(OBJECTIVE):
The lines to reproduce run from the first one through the line containing "return bare |". Reproduce them exactly.

+++ COLLECTED MATERIAL +++

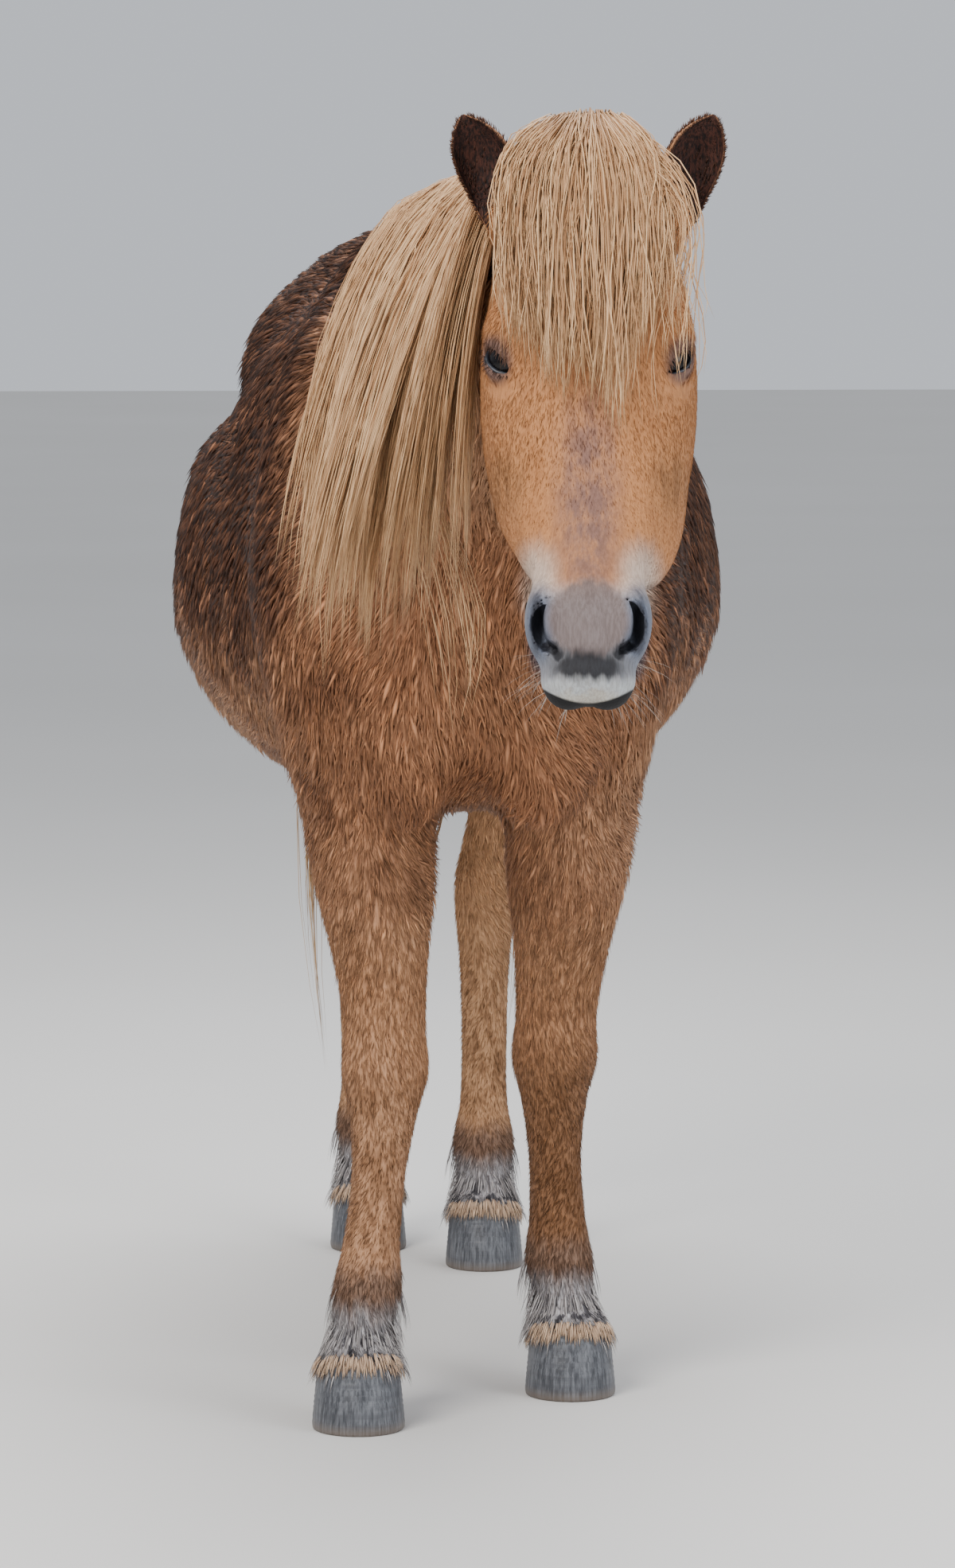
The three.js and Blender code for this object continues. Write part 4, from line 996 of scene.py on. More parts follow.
def is_bare(p):
    """Where no short coat grows: lips, eyes, nostrils, mouth, hooves and the tail below the dock."""
    along = head_coordinates(p)[2]
    on_face = head_share(p) > 0.5
    bare = (along > 560) & on_face
    for eye in EYES.values():
        rim, ahead, away = almond(p, eye, 5)
        bare |= (rim < 0) & (ahead > 0) & (away < 40)
    for hole, _ in nostril_parts:
        bare |= hole(p) < 2.5
    bare |= (np.abs((p - MOUTH) @ mouth_up) < 7) & (along > 455) & on_face
    for foot in CORONETS.values():
        near = np.linalg.norm(p[:, :2] - foot[:2], axis=1) < 90
        bare |= near & ((p - foot) @ CORONET_NORMAL < 2)
    return bare | ((p[:, 1] > 840) & (p[:, 2] < 930))


def scattered(points, quads):
    """Roots and normals of the short coat, at random places as dense as its spacing asks."""
    triangles = np.concatenate([quads[:, [0, 1, 2]], quads[:, [0, 2, 3]]])
    a, b, c = (points[triangles[:, i]] for i in range(3))
    normal = np.cross(b - a, c - a)
    area = np.linalg.norm(normal, axis=1) / 2
    middle = (a + b + c) / 3
    expected = area / tuft_size(middle, TUFT_SPACING) ** 2 * (area > 1e-6)
    expected[is_bare(middle)] = 0
    order = np.lexsort((middle[:, 2].round(-2), middle[:, 1].round(-2)))
    total = np.cumsum(expected[order])
    marks = np.arange(int(total[-1])) + RNG.random(int(total[-1]))
    pick = order[np.minimum(np.searchsorted(total, marks), len(order) - 1)]
    s, t = np.sqrt(RNG.random(len(pick)))[:, None], RNG.random(len(pick))[:, None]
    return a[pick] * (1 - s) + b[pick] * (s * (1 - t)) + c[pick] * (s * t), unit(normal[pick])


roots, normals = scattered(skin_points, skin_quads)


def wetness(p):
    reach = p[:, 1] + 0.9 * np.abs(p[:, 0])
    return smooth(reach, -390, -260) * smooth(p[:, 2], 800, 950) * (1 - head_share(p))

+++

(TASK SOLUTION):
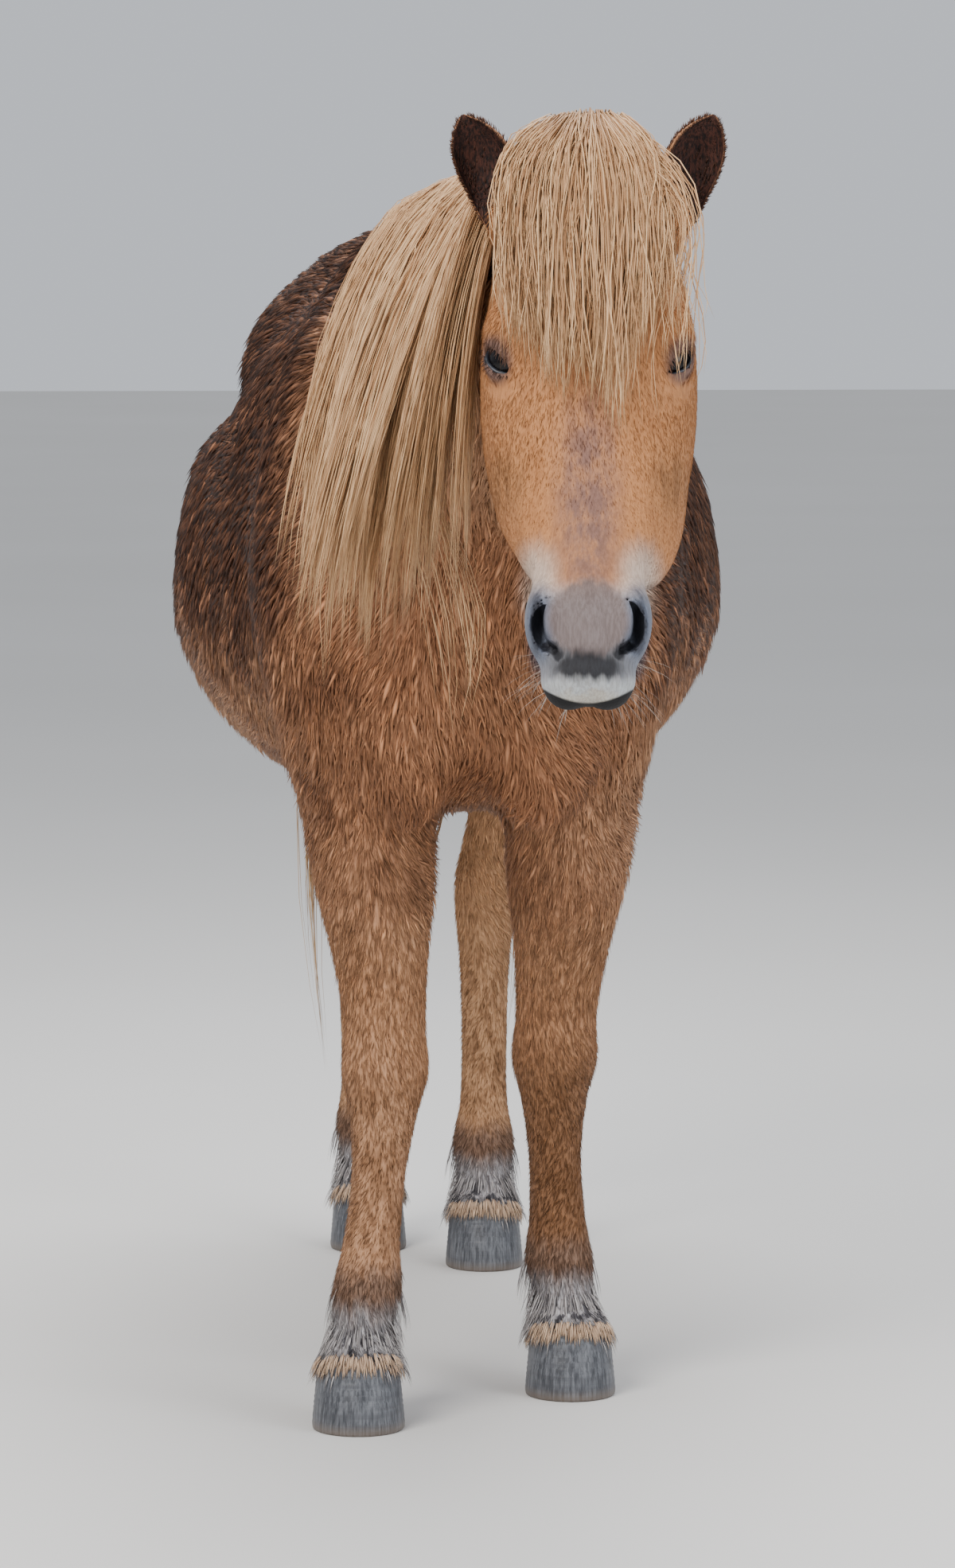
The three.js and Blender code for this object continues. Write part 4, from line 996 of scene.py on. More parts follow.
def is_bare(p):
    """Where no short coat grows: lips, eyes, nostrils, mouth, hooves and the tail below the dock."""
    along = head_coordinates(p)[2]
    on_face = head_share(p) > 0.5
    bare = (along > 560) & on_face
    for eye in EYES.values():
        rim, ahead, away = almond(p, eye, 5)
        bare |= (rim < 0) & (ahead > 0) & (away < 40)
    for hole, _ in nostril_parts:
        bare |= hole(p) < 2.5
    bare |= (np.abs((p - MOUTH) @ mouth_up) < 7) & (along > 455) & on_face
    for foot in CORONETS.values():
        near = np.linalg.norm(p[:, :2] - foot[:2], axis=1) < 90
        bare |= near & ((p - foot) @ CORONET_NORMAL < 2)
    return bare | ((p[:, 1] > 840) & (p[:, 2] < 930))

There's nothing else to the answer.